> Stated problem: Count how many lines of the material contain the string "with", then give that number and nothing more.

> Source excerpt:
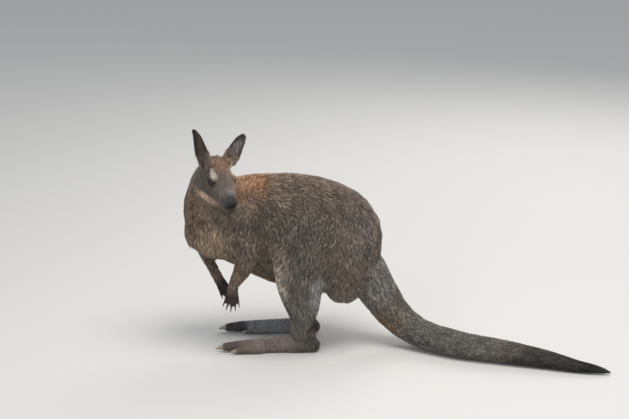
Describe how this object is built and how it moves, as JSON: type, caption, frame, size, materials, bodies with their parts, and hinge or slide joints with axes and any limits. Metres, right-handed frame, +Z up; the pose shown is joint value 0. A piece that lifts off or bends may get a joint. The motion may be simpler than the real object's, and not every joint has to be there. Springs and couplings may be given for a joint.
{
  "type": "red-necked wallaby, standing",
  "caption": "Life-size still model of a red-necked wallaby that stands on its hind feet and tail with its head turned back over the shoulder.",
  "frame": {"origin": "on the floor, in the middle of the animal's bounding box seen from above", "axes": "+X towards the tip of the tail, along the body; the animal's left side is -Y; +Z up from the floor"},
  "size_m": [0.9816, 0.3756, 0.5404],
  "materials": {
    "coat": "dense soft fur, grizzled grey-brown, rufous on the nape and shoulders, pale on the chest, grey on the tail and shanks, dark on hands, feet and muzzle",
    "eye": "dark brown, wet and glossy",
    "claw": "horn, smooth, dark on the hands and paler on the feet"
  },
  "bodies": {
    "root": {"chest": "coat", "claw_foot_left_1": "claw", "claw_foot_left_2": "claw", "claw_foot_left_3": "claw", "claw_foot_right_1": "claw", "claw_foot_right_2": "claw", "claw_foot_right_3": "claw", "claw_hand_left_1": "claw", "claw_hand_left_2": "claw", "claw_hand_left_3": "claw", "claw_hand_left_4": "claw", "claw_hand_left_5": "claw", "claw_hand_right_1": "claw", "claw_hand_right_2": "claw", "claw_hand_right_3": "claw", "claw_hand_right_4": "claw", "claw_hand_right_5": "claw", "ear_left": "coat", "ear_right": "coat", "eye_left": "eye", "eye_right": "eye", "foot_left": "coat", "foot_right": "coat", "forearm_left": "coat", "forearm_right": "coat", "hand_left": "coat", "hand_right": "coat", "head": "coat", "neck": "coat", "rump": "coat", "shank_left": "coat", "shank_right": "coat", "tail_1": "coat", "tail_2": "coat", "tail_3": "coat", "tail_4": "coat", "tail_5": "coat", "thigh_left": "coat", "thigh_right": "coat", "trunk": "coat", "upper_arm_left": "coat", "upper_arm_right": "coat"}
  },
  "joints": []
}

> Solution for this exercise: 2